=== EXERCISE DETAILS ===
Of the lines listed below, return exactly those that run from the line containing "What build123d script" through the line containing "gasket_margin = 0.6", both included.

=== INPUT DATA ===

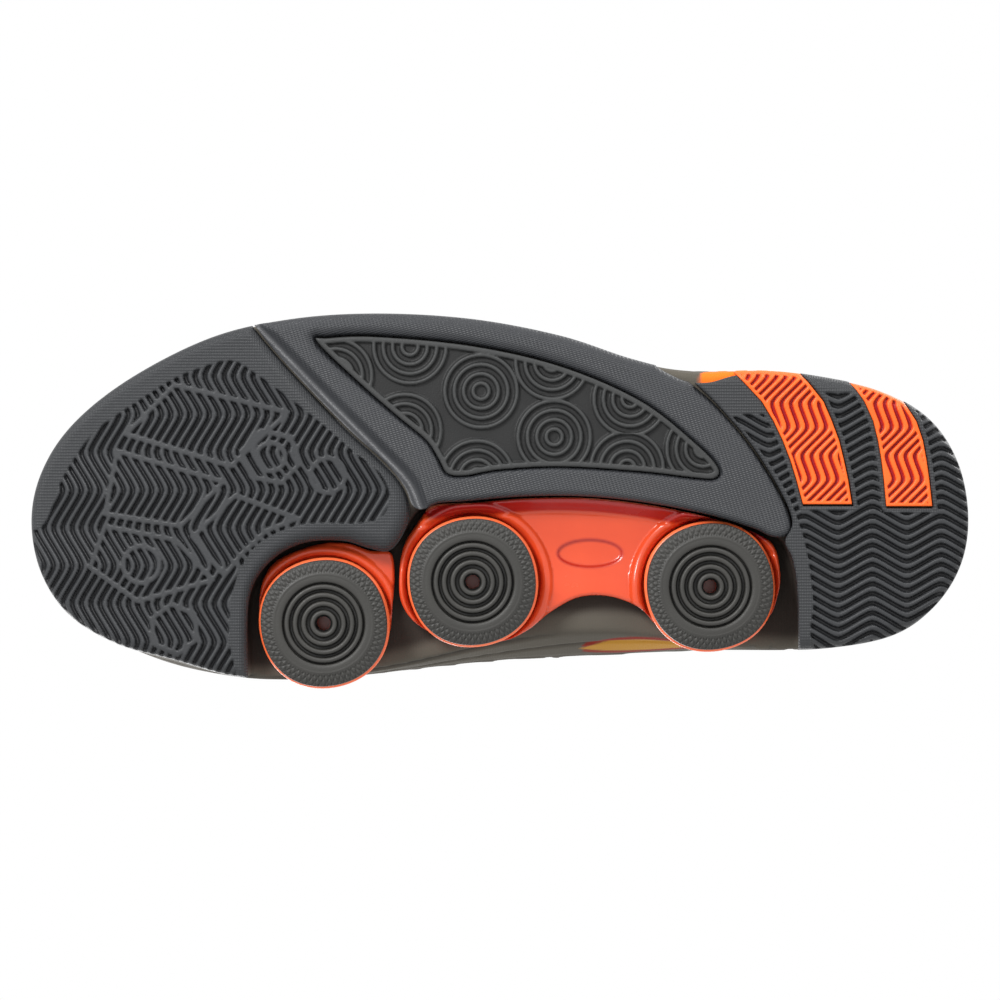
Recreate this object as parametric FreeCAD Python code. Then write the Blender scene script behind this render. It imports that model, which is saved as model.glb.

--

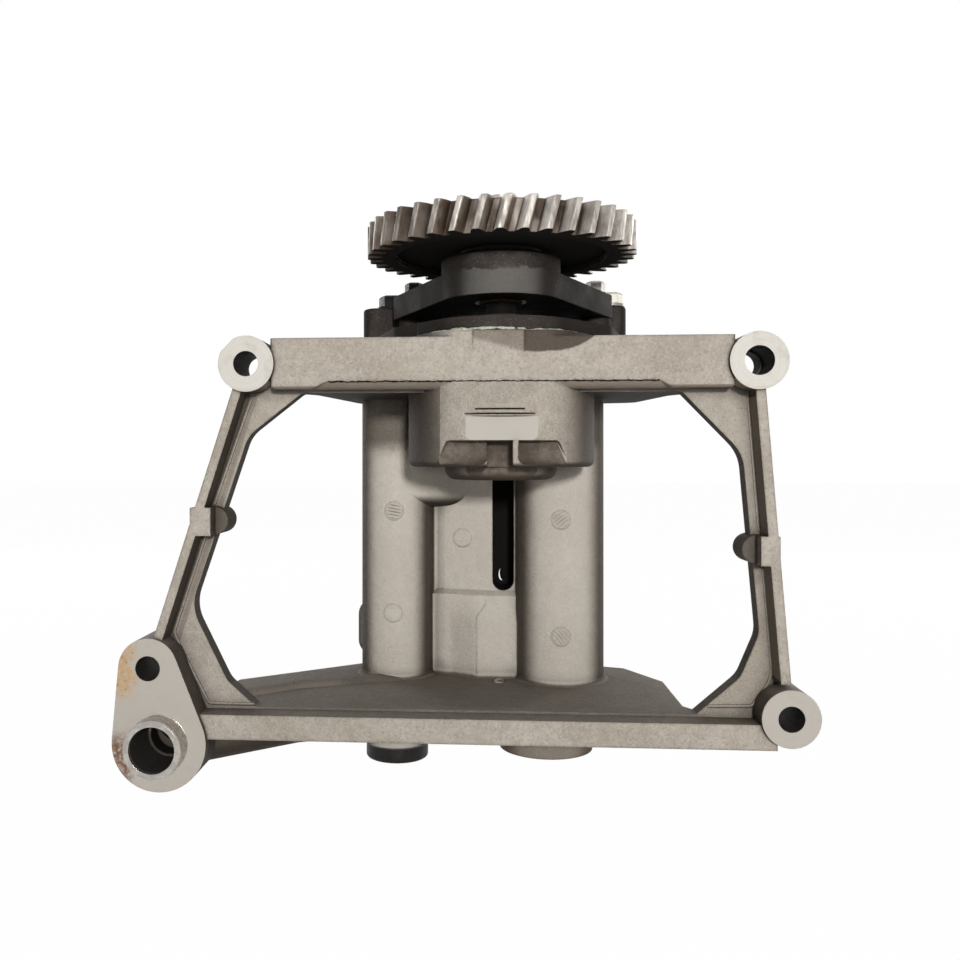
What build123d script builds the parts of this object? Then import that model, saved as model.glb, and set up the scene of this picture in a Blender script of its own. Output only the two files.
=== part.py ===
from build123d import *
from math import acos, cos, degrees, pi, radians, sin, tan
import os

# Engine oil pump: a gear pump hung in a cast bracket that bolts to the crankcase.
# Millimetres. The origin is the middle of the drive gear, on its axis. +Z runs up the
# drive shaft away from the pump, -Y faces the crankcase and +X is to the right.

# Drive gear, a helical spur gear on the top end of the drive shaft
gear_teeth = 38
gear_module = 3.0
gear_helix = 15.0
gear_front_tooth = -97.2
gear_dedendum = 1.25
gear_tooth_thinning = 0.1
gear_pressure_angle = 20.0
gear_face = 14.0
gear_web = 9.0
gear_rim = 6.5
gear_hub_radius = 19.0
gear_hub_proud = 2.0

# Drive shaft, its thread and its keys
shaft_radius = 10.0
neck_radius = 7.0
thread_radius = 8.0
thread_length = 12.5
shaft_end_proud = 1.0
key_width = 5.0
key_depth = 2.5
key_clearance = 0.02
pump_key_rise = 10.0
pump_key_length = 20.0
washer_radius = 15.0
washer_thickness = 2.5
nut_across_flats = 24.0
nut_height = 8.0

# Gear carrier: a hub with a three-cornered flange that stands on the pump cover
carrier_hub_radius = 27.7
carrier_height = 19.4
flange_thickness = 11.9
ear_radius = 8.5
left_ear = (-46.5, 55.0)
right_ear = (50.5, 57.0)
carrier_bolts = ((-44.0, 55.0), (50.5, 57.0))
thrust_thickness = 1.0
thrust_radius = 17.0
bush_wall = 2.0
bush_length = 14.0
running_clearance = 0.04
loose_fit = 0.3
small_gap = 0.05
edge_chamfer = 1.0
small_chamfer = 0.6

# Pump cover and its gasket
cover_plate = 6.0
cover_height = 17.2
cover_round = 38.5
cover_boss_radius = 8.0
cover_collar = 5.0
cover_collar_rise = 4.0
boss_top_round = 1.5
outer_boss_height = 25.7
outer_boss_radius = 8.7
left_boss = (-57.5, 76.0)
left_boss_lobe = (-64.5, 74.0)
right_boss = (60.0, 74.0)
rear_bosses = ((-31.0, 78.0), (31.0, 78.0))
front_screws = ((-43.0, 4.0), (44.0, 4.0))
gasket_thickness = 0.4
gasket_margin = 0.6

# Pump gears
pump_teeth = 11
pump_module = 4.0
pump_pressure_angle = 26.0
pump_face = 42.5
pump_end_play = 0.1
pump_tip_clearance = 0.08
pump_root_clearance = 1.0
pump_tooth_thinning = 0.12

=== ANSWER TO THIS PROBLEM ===
What build123d script builds the parts of this object? Then import that model, saved as model.glb, and set up the scene of this picture in a Blender script of its own. Output only the two files.
=== part.py ===
from build123d import *
from math import acos, cos, degrees, pi, radians, sin, tan
import os

# Engine oil pump: a gear pump hung in a cast bracket that bolts to the crankcase.
# Millimetres. The origin is the middle of the drive gear, on its axis. +Z runs up the
# drive shaft away from the pump, -Y faces the crankcase and +X is to the right.

# Drive gear, a helical spur gear on the top end of the drive shaft
gear_teeth = 38
gear_module = 3.0
gear_helix = 15.0
gear_front_tooth = -97.2
gear_dedendum = 1.25
gear_tooth_thinning = 0.1
gear_pressure_angle = 20.0
gear_face = 14.0
gear_web = 9.0
gear_rim = 6.5
gear_hub_radius = 19.0
gear_hub_proud = 2.0

# Drive shaft, its thread and its keys
shaft_radius = 10.0
neck_radius = 7.0
thread_radius = 8.0
thread_length = 12.5
shaft_end_proud = 1.0
key_width = 5.0
key_depth = 2.5
key_clearance = 0.02
pump_key_rise = 10.0
pump_key_length = 20.0
washer_radius = 15.0
washer_thickness = 2.5
nut_across_flats = 24.0
nut_height = 8.0

# Gear carrier: a hub with a three-cornered flange that stands on the pump cover
carrier_hub_radius = 27.7
carrier_height = 19.4
flange_thickness = 11.9
ear_radius = 8.5
left_ear = (-46.5, 55.0)
right_ear = (50.5, 57.0)
carrier_bolts = ((-44.0, 55.0), (50.5, 57.0))
thrust_thickness = 1.0
thrust_radius = 17.0
bush_wall = 2.0
bush_length = 14.0
running_clearance = 0.04
loose_fit = 0.3
small_gap = 0.05
edge_chamfer = 1.0
small_chamfer = 0.6

# Pump cover and its gasket
cover_plate = 6.0
cover_height = 17.2
cover_round = 38.5
cover_boss_radius = 8.0
cover_collar = 5.0
cover_collar_rise = 4.0
boss_top_round = 1.5
outer_boss_height = 25.7
outer_boss_radius = 8.7
left_boss = (-57.5, 76.0)
left_boss_lobe = (-64.5, 74.0)
right_boss = (60.0, 74.0)
rear_bosses = ((-31.0, 78.0), (31.0, 78.0))
front_screws = ((-43.0, 4.0), (44.0, 4.0))
gasket_thickness = 0.4
gasket_margin = 0.6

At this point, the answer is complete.